Note: All investigation information courtesy of BFU Investigation Report, AX001-1-2/02, May 2004. All Human Factors-related information is found in section 2.6 Human Factors.

When an accident happens, we are always quick to blame the human. It seems that the phrase 'human error' is the cause for everything that goes wrong, a sort of Catch-22 that places the blame solely on the operator. However, an important concept that I've learned in my human factors classes is that we should shift our focus away from the human and toward the system. If the system isn't designed with the capacities and limitations of the desired operators in mind, how can we expect operators to perform accurately, successfully, and safely? And if the situation is novel or the system is changed or rearranged in some way, how can we expect operators to react correctly without proper training? We understand that as experience increases, the propensity to commit errors decreases. But if you lose situation awareness, or are simply following the mental models you have been conditioned to use, how do you (and, more to the point, how should you) react? And what about technology? How should we use automation? Should we trust it? Who should we trust more: the man or the machine? One such accident that exemplifies each of the above concerns is the 2002 Überlingen mid-air collision. In this article, I provide factual information about the crash, analyze the human factors as contributing causal factors, explore the importance of organizational and managerial factors, and discuss why this tragedy fascinates me.

Factual Information

On the night of July 1, 2002, Bashkirian Airlines Flight 2937 (a Tupolev Tu-154M owned by the Russian charter company) and DHL Flight 611 (a Boeing 757-23APF) collided in midair over the southern German town of Überlingen, near the Swiss border. All of the passengers and crew on board both planes were killed, resulting in 71 total deaths. On February 24, 2004, a year and a half after the crash, Peter Nielsen, the Air Traffic Control Officer (ATCO) on duty at the time of the collision, was murdered by Vitaly Kaloyev, a Russian widow whose wife and two children had died in the accident.

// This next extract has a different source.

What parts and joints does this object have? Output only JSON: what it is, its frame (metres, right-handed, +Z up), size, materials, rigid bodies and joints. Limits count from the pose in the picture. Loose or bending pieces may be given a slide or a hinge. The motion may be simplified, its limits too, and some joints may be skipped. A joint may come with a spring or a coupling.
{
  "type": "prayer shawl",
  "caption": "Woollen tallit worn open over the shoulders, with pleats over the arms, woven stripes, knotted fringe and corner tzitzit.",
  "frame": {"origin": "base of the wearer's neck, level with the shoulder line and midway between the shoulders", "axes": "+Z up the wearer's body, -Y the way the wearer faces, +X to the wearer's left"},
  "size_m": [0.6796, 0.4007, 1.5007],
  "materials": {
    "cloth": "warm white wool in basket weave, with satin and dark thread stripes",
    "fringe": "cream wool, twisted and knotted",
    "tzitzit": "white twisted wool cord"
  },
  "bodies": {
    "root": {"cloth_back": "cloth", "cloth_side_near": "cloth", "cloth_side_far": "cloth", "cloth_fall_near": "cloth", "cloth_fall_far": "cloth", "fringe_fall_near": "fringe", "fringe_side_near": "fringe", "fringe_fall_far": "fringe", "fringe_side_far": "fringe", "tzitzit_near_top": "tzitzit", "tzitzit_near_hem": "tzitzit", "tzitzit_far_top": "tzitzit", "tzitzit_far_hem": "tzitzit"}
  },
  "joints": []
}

Flight 2937 was a charter flight, carrying Russian schoolchildren on a school trip from Moscow to Barcelona, Spain, organized by the local UNESCO committee. Their original flight was canceled, leaving Flight 2937, piloted by five Russian crewmembers, as the only plane ready to transport them. Flight 611 was a regularly scheduled cargo flight from Bergamo, Italy, to Brussels, Belgium. The plane was flown by a British captain and a Canadian first officer, both based in Bahrain. It should be noted that both aircraft's flight plans intersected over southern Germany.

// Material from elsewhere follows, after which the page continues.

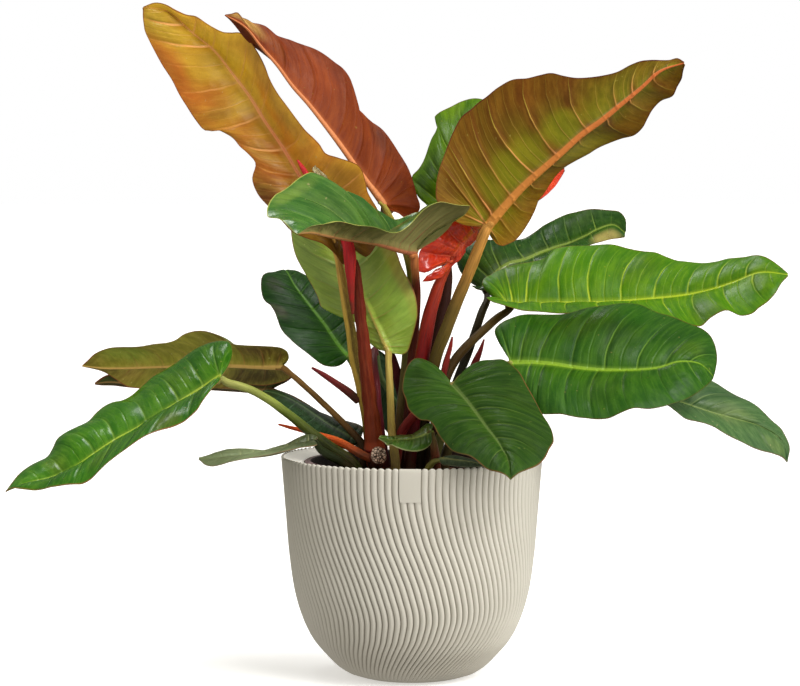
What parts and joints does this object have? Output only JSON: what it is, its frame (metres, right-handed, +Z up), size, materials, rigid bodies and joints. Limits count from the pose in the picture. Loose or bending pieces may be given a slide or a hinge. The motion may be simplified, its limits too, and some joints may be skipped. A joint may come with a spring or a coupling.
{
  "type": "potted orange-leaved philodendron",
  "caption": "Rosette of large arrowhead leaves on long stalks, in a nursery pot standing inside a round ribbed bowl planter.",
  "frame": {"origin": "centre of the planter's flat foot, on the pot's axis at floor level", "axes": "+Z up along the pot's axis, -Y towards the viewer of the picture, +X to the viewer's right"},
  "size_m": [0.7415, 0.3838, 0.644],
  "materials": {
    "planter": "matte",
    "nursery_pot": "satin",
    "soil": "matte",
    "stem_crown": "matte",
    "leaf_01_blade": "gloss",
    "leaf_02_blade": "gloss",
    "leaf_03_blade": "gloss",
    "leaf_04_blade": "gloss",
    "leaf_05_blade": "gloss",
    "leaf_06_blade": "gloss",
    "leaf_07_blade": "gloss",
    "leaf_08_blade": "gloss",
    "leaf_09_blade": "gloss",
    "leaf_10_blade": "gloss",
    "leaf_11_blade": "gloss",
    "leaf_12_blade": "gloss",
    "leaf_13_blade": "gloss",
    "leaf_14_blade": "gloss",
    "leaf_15_blade": "gloss",
    "leaf_16_blade": "gloss",
    "leaf_17_blade": "gloss",
    "leaf_18_blade": "gloss",
    "leaf_19_blade": "gloss",
    "leaf_20_blade": "gloss",
    "leaf_21_blade": "gloss",
    "leaf_01_petiole": "satin",
    "leaf_02_petiole": "satin",
    "leaf_03_petiole": "satin",
    "leaf_04_petiole": "satin",
    "leaf_05_petiole": "satin",
    "leaf_06_petiole": "satin",
    "leaf_07_petiole": "satin",
    "leaf_08_petiole": "satin",
    "leaf_09_petiole": "satin",
    "leaf_10_petiole": "satin",
    "leaf_11_petiole": "satin",
    "leaf_12_petiole": "satin",
    "leaf_13_petiole": "satin",
    "leaf_14_petiole": "satin",
    "leaf_15_petiole": "satin",
    "leaf_16_petiole": "satin",
    "leaf_17_petiole": "satin",
    "leaf_18_petiole": "satin",
    "leaf_19_petiole": "satin",
    "leaf_20_petiole": "satin",
    "leaf_21_petiole": "satin",
    "shoot_sheath": "satin",
    "new_shoot": "satin",
    "cataphyll_1": "satin",
    "cataphyll_2": "satin",
    "cataphyll_3": "satin",
    "cataphyll_4": "satin",
    "cataphyll_5": "satin",
    "cut_stub": "matte"
  },
  "bodies": {
    "root": {"planter": "planter", "nursery_pot": "nursery_pot", "soil": "soil", "stem_crown": "stem_crown", "leaf_01_blade": "leaf_01_blade", "leaf_02_blade": "leaf_02_blade", "leaf_03_blade": "leaf_03_blade", "leaf_04_blade": "leaf_04_blade", "leaf_05_blade": "leaf_05_blade", "leaf_06_blade": "leaf_06_blade", "leaf_07_blade": "leaf_07_blade", "leaf_08_blade": "leaf_08_blade", "leaf_09_blade": "leaf_09_blade", "leaf_10_blade": "leaf_10_blade", "leaf_11_blade": "leaf_11_blade", "leaf_12_blade": "leaf_12_blade", "leaf_13_blade": "leaf_13_blade", "leaf_14_blade": "leaf_14_blade", "leaf_15_blade": "leaf_15_blade", "leaf_16_blade": "leaf_16_blade", "leaf_17_blade": "leaf_17_blade", "leaf_18_blade": "leaf_18_blade", "leaf_19_blade": "leaf_19_blade", "leaf_20_blade": "leaf_20_blade", "leaf_21_blade": "leaf_21_blade", "leaf_01_petiole": "leaf_01_petiole", "leaf_02_petiole": "leaf_02_petiole", "leaf_03_petiole": "leaf_03_petiole", "leaf_04_petiole": "leaf_04_petiole", "leaf_05_petiole": "leaf_05_petiole", "leaf_06_petiole": "leaf_06_petiole", "leaf_07_petiole": "leaf_07_petiole", "leaf_08_petiole": "leaf_08_petiole", "leaf_09_petiole": "leaf_09_petiole", "leaf_10_petiole": "leaf_10_petiole", "leaf_11_petiole": "leaf_11_petiole", "leaf_12_petiole": "leaf_12_petiole", "leaf_13_petiole": "leaf_13_petiole", "leaf_14_petiole": "leaf_14_petiole", "leaf_15_petiole": "leaf_15_petiole", "leaf_16_petiole": "leaf_16_petiole", "leaf_17_petiole": "leaf_17_petiole", "leaf_18_petiole": "leaf_18_petiole", "leaf_19_petiole": "leaf_19_petiole", "leaf_20_petiole": "leaf_20_petiole", "leaf_21_petiole": "leaf_21_petiole", "shoot_sheath": "shoot_sheath", "new_shoot": "new_shoot", "cataphyll_1": "cataphyll_1", "cataphyll_2": "cataphyll_2", "cataphyll_3": "cataphyll_3", "cataphyll_4": "cataphyll_4", "cataphyll_5": "cataphyll_5", "cut_stub": "cut_stub"}
  },
  "joints": []
}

Around 23:30 local time, both aircraft were inside German airspace and were both flying at flight level 360. They were approaching each other from opposite headings, on an apparent collision course. Despite both planes flying within Germany, the airspace was controlled by Skyguide, a private Swiss airspace control company based in Zürich. Peter Nielsen was the only controller handling the airspace at the time of the accident; his colleague, who was also responsible for the same airspace, had taken an extended break, which was common practice at Skyguide. Nielsen's other colleague was controlling a different sector. Additionally, maintenance on Nielsen's radar display was scheduled to occur that night, which decommissioned the phone system and turned off the collision warning system within the radar system. Minutes before the accident, Nielsen's attention was diverted to two other aircraft: one landing at a nearby airport, and the other passing through the airspace. As he was communicating with both planes, 2937 and 611 were rapidly closing in on each other. Nielsen noticed the imminent collision and instructed Flight 2937 to descend to FL 350. Seconds after this instruction, the Tupolev's Traffic Alert and Collision Avoidance System (TCAS) instructed the pilots to climb. Flight 611's TCAS simultaneously instructed the crew to descend. The Russian crew, confused by which instruction to follow, began a rapid descent, as did Flight 611. At 23:35:32 local time, the 757's vertical stabilizer sliced completely through the Tu-154's fuselage. Both aircraft fell to the ground, painting the landscape of southern Germany with debris and dead bodies.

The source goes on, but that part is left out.